• [EXERCISE PROMPT] Draw out every line with the word "context" from the listing below.

## start SUPPLIED DATA

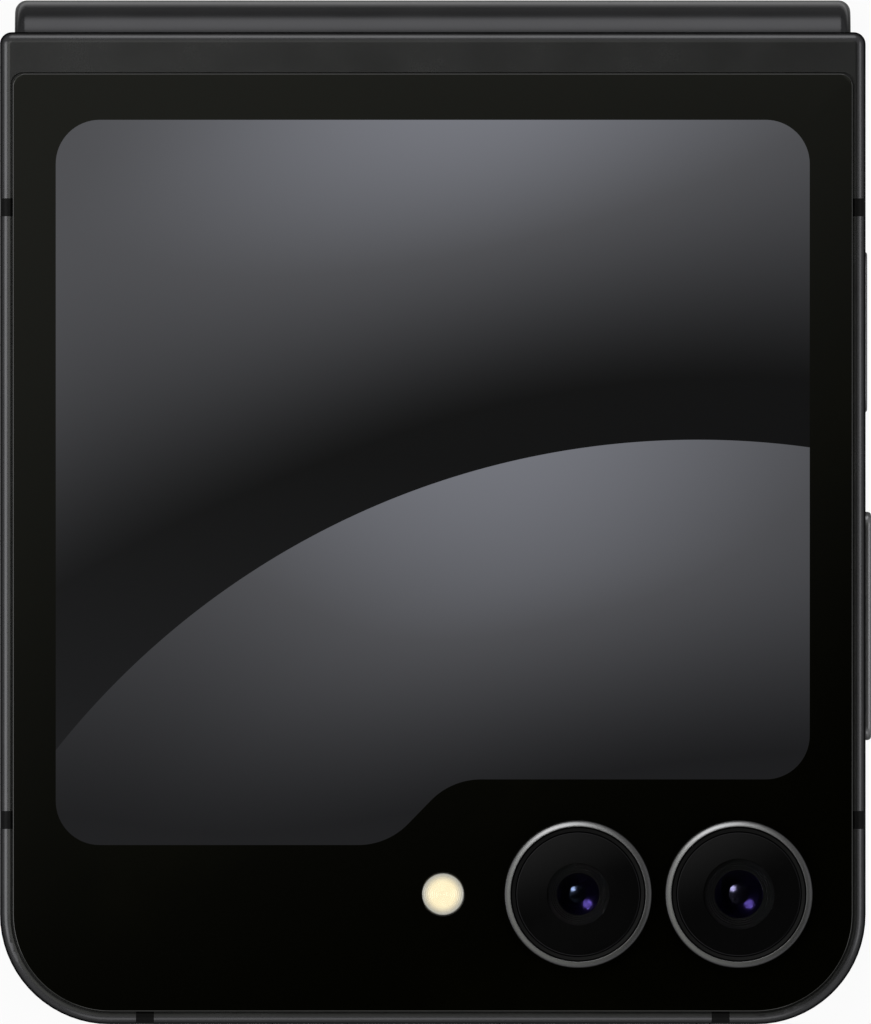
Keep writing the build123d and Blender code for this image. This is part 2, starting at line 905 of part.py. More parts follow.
def panel_outline(grow=0):
    """Cover display: a rounded square whose right part is shorter, with a curved step between."""
    reach = panel_side + grow
    top = axis_y - panel_from_axis + grow
    left_low = free_y + panel_left_from_end - grow
    right_low = free_y + panel_right_from_end - grow
    radius = panel_step_radius
    left, right = (panel_step_left, left_low), (panel_step_right, right_low)
    slope = step_slope(right[0] - left[0], right[1] - left[1], radius)
    first = CenterArc((left[0], left[1] + radius), radius, -90, slope)
    second = CenterArc((right[0], right[1] - radius), radius, 90 + slope, -slope)
    edges = Polyline((-reach, left_low), left) + first + Line(first @ 1, second @ 0) + second
    edges += Polyline(right, (reach, right_low), (reach, top), (-reach, top), (-reach, left_low))
    face = make_face(edges)
    corners = [point for point in face.vertices() if abs(abs(point.X) - reach) < 0.01]
    return fillet(corners, panel_corner + grow)


def step_slope(run, rise, radius):
    """Angle of the line that joins the two arcs of the step."""
    low, high = 1.0, 89.0
    for _ in range(60):
        slope = (low + high) / 2
        angle = math.radians(slope)
        left_over = run - 2 * radius * math.sin(angle)
        climb = 2 * radius * (1 - math.cos(angle)) + left_over * math.tan(angle)
        if climb < rise:
            low = slope
        else:
            high = slope
    return slope


def cover_glass():
    glass = pane(glass_end_y)
    for x in camera_x:
        glass -= disc(x, camera_y, ring_neck + fit_clear, -1, glass_thickness + 1)
    return glass - disc(flash_x, camera_y, flash_radius + fit_clear, -1, glass_thickness + 1)


def cover_display():
    return slab(panel_outline(panel_border), glass_thickness, glass_thickness + panel_thickness)


def camera_ring(x):
    ring = disc(x, camera_y, ring_outer, -ring_rise, 0)
    ring = fillet(ring.faces().sort_by(Axis.Z)[0].edges(), ring_round)
    ring += disc(x, camera_y, ring_neck, -ring_rise / 2, ring_depth)
    seat = camera_glass_thickness + camera_glass_sink - ring_rise
    ring -= disc(x, camera_y, ring_bore, -ring_rise - 1, seat)
    return ring - disc(x, camera_y, ring_seat, -ring_rise - 1, ring_depth + 1)


def camera_glass(x):
    top = camera_glass_sink - ring_rise
    return disc(x, camera_y, ring_bore - fit_clear, top, top + camera_glass_thickness)


def camera_module(x):
    half = camera_base / 2
    barrel = disc(x, camera_y, barrel_radius, 0, barrel_back)
    base = block(x - half, x + half, camera_y - half, camera_y + half, camera_base_depth, web_z)
    return fillet(base.edges().filter_by(Axis.Z), base_round) + barrel


def flash_lens():
    return disc(flash_x, camera_y, flash_radius, 0.02, ring_depth)


def flash_led():
    post = square_post(flash_x, camera_y, flash_post, flash_chip_back, board_z)
    return post + square_post(flash_x, camera_y, flash_chip, ring_depth, flash_chip_back)


def upper_battery():
    return cell(upper_cell_start, glass_thickness + panel_thickness + cell_clear)


def selfie_y():
    return free_y + selfie_from_end


def main_board():
    """Board round the cameras, with its hinge end beside the SIM tray."""
    end_y = free_y + upper_cell_start - 1
    board = slab(outline(wall + board_clear, end_y), board_z, web_z)
    board -= block(switch_side - 0.3, side, volume_y - volume_length / 2, end_y + 1, 0, half_thickness)
    for x in camera_x:
        board -= square_post(x, camera_y, camera_base / 2 + module_gap, 0, half_thickness)
    board -= square_post(0, selfie_y(), selfie_base / 2 + module_gap, 0, half_thickness)
    x_low, x_high, y_low, y_high = earpiece_box()
    high_y = y_high + module_gap
    return board - block(x_low - module_gap, x_high + module_gap, y_low - wall, high_y, 0, half_thickness)


def square_post(x, y, half, low, high):
    return block(x - half, x + half, y - half, y + half, low, high)


def board_shields():
    """Pressed cans over the chips, hollow on the board side."""
    high_y = tray_y - tray_length / 2
    left = (-side + free_corner - wall, -selfie_base - wall, free_y + free_corner + wall)
    right = (camera_x[1] - camera_base / 2, cell_side - shield_from_cameras, camera_y + camera_base / 2)
    cans = []
    for x_low, x_high, y_low in (left, right):
        y_low += shield_from_cameras
        can = block(x_low, x_high, y_low, high_y, shield_depth, board_z)
        skin = shield_skin
        can -= block(x_low + skin, x_high - skin, y_low + skin, high_y - skin, shield_depth + skin, board_z + 1)
        cans.append(can)
    return group(cans)


def earpiece_box():
    x_high = -selfie_base / 2 - 2 * module_gap
    y_low = free_y + wall + module_gap
    return x_high - earpiece_width, x_high, y_low, y_low + earpiece_length


def earpiece():
    x_low, x_high, y_low, y_high = earpiece_box()
    return block(x_low, x_high, y_low, y_high, earpiece_depth, web_z)


def selfie_camera():
    half = selfie_base / 2
    y = selfie_y()
    base = block(-half, half, y - half + module_gap, y + half, selfie_depth, web_z)
    return base + disc(0, y, selfie_barrel, web_z - 1, display_z - 0.05)


def selfie_room(radius):
    return disc(0, selfie_y(), radius, web_z - 1, half_thickness + 1)


# Keys


def key_slots(grow):
    """Openings of both keys through the right side."""
    low, high = side - wall - 1, side + 1
    volume = key_plate(volume_length + 2 * grow, volume_height + 2 * grow, low, high, volume_y, key_z)
    power = key_plate(side_length + 2 * grow, side_height + 2 * grow, low, high, side_key_y, key_z)
    return volume + power


def key(length, height, y, proud):
    """Cap through the side, with a plate behind that keeps it in."""
    back = side - wall - key_play
    cap = key_plate(length, height, back - key_flange, side + proud, y, key_z)
    cap = fillet(cap.faces().sort_by(Axis.X)[-1].edges(), min(key_edge_round, proud + 0.1))
    margin = 2 * key_flange_margin
    return cap + key_plate(length + margin, height + margin, back - key_flange, back, y, key_z)


def volume_key():
    """Rocker, with a round nub along its middle that it tilts on."""
    cap = key(volume_length, volume_height, volume_y, volume_proud)
    half = volume_height / 2
    return cap + disc(rocker_x, volume_y, rocker_nub, key_z - half, key_z + half)


def side_key():
    return key(side_length, side_height, side_key_y, side_proud)


def key_switch(y, length, domes):
    """Strip against the cell's side, with a dome behind each end that is pressed."""
    back = side - wall - key_play - key_flange
    low = glass_thickness + panel_thickness + cell_clear
    strip = block(switch_side - switch_strip, switch_side, y - length / 2, y + length / 2, low, web_z)
    for place in domes:
        strip += bar(y + place, key_z, switch_dome, switch_side - 0.1, back - switch_gap)
    return strip


def volume_switches():
    """Both switches of the rocker, and the post between them that its nub rests on."""
    end = rocker_x - rocker_nub - fit_clear
    half = volume_height / 2
    post = block(switch_side - 0.1, end, volume_y - half, volume_y + half, key_z - half, key_z + half)
    reach = volume_length * 0.36
    return key_switch(volume_y, volume_length - 3, (-reach, reach)) + post


def side_key_switch():
    return key_switch(side_key_y, side_length - 3, (0,))


# SIM tray, on the left side


def tray_door(grow, outer):
    length, height = tray_door_length + 2 * grow, tray_door_height + 2 * grow
    return other_side(key_plate(length, height, side - wall - 0.1, outer, tray_y, key_z))


def card_pocket(grow, low, high):
    middle = -side + wall + 1.0 + tray_length / 2
    half_length, half_width = card_length / 2 + grow, card_width / 2 + grow
    low_x, high_x = middle - half_length, middle + half_length
    return block(low_x, high_x, tray_y - half_width, tray_y + half_width, low, high)


def sim_tray():
    x_low = -side + wall
    half_width = tray_width / 2
    low, high = key_z - tray_thickness / 2, key_z + tray_thickness / 2
    frame = block(x_low, x_low + 1.2 + tray_length, tray_y - half_width, tray_y + half_width, low, high)
    frame -= card_pocket(0.1, low + 0.2, high + 1)
    frame -= card_pocket(-1.2, low - 1, high)
    door = tray_door(0, side - 0.02)
    hole_y = tray_y + tray_door_length / 2 - eject_from_edge
    return frame + door - other_side(bar(hole_y, key_z, eject_hole, side - eject_from_edge, side + 1))


def sim_card():
    low = key_z - tray_thickness / 2 + 0.2
    return card_pocket(0, low, low + card_thickness)


def sim_reader():
    """Cage on the main board that the tray slides into."""
    low = key_z - tray_thickness / 2 - reader_clear
    high = key_z + tray_thickness / 2 + reader_clear
    half_width = tray_width / 2 + reader_clear
    start = -side + wall + 0.3
    end = -side + wall + 1.2 + tray_length + reader_clear
    outer_width = half_width + reader_wall
    far = end + reader_wall
    cage = block(start + 0.5, far, tray_y - outer_width, tray_y + outer_width, low - reader_wall, board_z)
    return cage - block(start - 1, end, tray_y - half_width, tray_y + half_width, low, high)


def upper_frame():
    """Drawn like the lower frame, with openings for keys, tray and front camera."""
    body = half_frame() - key_slots(key_clear)
    body -= tray_door(key_clear, side + 1)
    panel_back = glass_thickness + panel_thickness
    body -= slab(panel_outline(panel_border + 0.1), glass_thickness - 0.1, panel_back + 0.1)
    body -= selfie_room(selfie_barrel + 0.15)
    hole = Pos(mic_hole_x, free_y, key_z) * Rot(90, 0, 0) * Cylinder(mic_hole, 3 * wall)
    return body - hole


def upper_display_plate():
    return display_plate(selfie_room(selfie_barrel + 0.15))


def upper_display():
    return flat_display(selfie_room(selfie_hole))


def write(name, shape):
    solids = shape.solids()
    whole = solids[0] if len(solids) == 1 else Compound(children=list(solids))
    export_step(whole, f"parts/{name}.step")


def lower_pieces():
    frame, breaks = part_frame(lower_frame())
    wing_right = lower_wing()
    return {
        "lower_frame": frame,
        "lower_antenna_breaks": breaks,
        "back_glass": back_glass(),
        "wireless_coil": wireless_coil(),
        "lower_battery": lower_battery(),
        "charge_board": charge_board(),
        "usb_receptacle": usb_receptacle(),
        "loudspeaker": loudspeaker(),
        "vibration_motor": vibration_motor(),
        "lower_display_plate": display_plate(),
        "lower_display": flat_display(),
        "lower_bezel": bezel(),
        "lower_bumpers": bumpers(),
        "lower_magnets": magnets(),
        "lower_wing_right": wing_right,
        "lower_wing_left": other_side(wing_right),
        "lower_wing_screws": wing_screws(),
    }


def hinge_pieces():
    housing = at_hinge(hinge_housing())
    gear_low = at_hinge(sync_gear(-1))
    gear_high = at_hinge(sync_gear(1))
    plate = support_plate()
    return {
        "spine_cover": at_hinge(spine_cover()),
        "hinge_housing_right": housing,
        "hinge_housing_left": other_side(housing),
        "housing_screws": at_hinge(housing_screws()),
        "sync_gear_right_lower": gear_low,
        "sync_gear_right_upper": gear_high,
        "sync_gear_left_lower": other_side(gear_low),
        "sync_gear_left_upper": other_side(gear_high),
        "friction_discs": at_hinge(friction_discs()),
        "display_fold": display_fold(),
        "hinge_flex_cable": hinge_flex_cable(),
        "support_plate_lower": plate,
        "support_plate_upper": other_half(plate),
    }


def upper_pieces():
    frame, breaks = part_frame(upper_frame())
    wing_right = upper_wing()
    turned = {
        "upper_frame": frame,
        "upper_antenna_breaks": breaks,
        "cover_glass": cover_glass(),
        "cover_display": cover_display(),
        "camera_rings": group([camera_ring(x) for x in camera_x]),
        "camera_glasses": group([camera_glass(x) for x in camera_x]),
        "camera_modules": group([camera_module(x) for x in camera_x]),
        "flash_lens": flash_lens(),
        "flash_led": flash_led(),
        "upper_battery": upper_battery(),
        "main_board": main_board(),
        "board_shields": board_shields(),
        "earpiece": earpiece(),
        "selfie_camera": selfie_camera(),
        "upper_display_plate": upper_display_plate(),
        "upper_display": upper_display(),
        "upper_bezel": bezel(),
        "upper_bumpers": bumpers(),
        "upper_wing_screws": wing_screws(),
        "volume_key": volume_key(),
        "volume_switches": volume_switches(),
        "side_key": side_key(),
        "side_key_switch": side_key_switch(),
        "sim_tray": sim_tray(),
        "sim_card": sim_card(),
        "sim_reader": sim_reader(),
    }
    pieces = {name: other_half(shape) for name, shape in turned.items()}
    pieces["upper_wing_right"] = wing_right
    pieces["upper_wing_left"] = other_side(wing_right)
    return pieces


os.makedirs("parts", exist_ok=True)
for pieces in (lower_pieces(), hinge_pieces(), upper_pieces()):
    for name, shape in pieces.items():
        write(name, shape)
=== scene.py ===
import math

import bmesh
import bpy
from mathutils import Matrix, Vector
from mathutils.geometry import delaunay_2d_cdt


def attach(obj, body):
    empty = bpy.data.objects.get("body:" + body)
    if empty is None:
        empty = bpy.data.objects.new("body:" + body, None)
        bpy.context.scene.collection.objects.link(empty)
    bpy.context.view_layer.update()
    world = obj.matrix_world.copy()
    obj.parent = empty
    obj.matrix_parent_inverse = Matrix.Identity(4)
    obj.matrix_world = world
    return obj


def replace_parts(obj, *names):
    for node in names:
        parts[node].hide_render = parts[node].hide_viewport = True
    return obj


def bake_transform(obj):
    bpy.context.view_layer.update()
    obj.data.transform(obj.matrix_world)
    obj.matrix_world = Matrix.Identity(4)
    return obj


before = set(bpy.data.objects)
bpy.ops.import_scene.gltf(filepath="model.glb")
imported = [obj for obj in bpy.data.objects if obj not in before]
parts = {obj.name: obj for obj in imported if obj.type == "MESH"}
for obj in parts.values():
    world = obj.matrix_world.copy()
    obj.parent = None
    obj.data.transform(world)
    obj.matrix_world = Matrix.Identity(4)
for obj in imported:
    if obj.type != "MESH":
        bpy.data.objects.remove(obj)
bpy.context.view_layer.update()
mm = 0.001

# A phone that folds in two, shut, lying on its back glass. Settings are in mm, in the row frame
body = {
    "side": 35.95, "freeY": -42.55, "axisY": 38.05, "midZ": 7.45, "faceZ": 14.9,
    "glassEndY": 36.4, "freeCorner": 9.15, "hingeCorner": 1.0, "cameraY": -31.73,
    "cameraX": (12.07, 25.42), "flashX": 0.85,
}
print("frame loaded")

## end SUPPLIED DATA

• [ANSWER TO THIS EXERCISE]
        bpy.context.scene.collection.objects.link(empty)
    bpy.context.view_layer.update()
    bpy.context.view_layer.update()
bpy.context.view_layer.update()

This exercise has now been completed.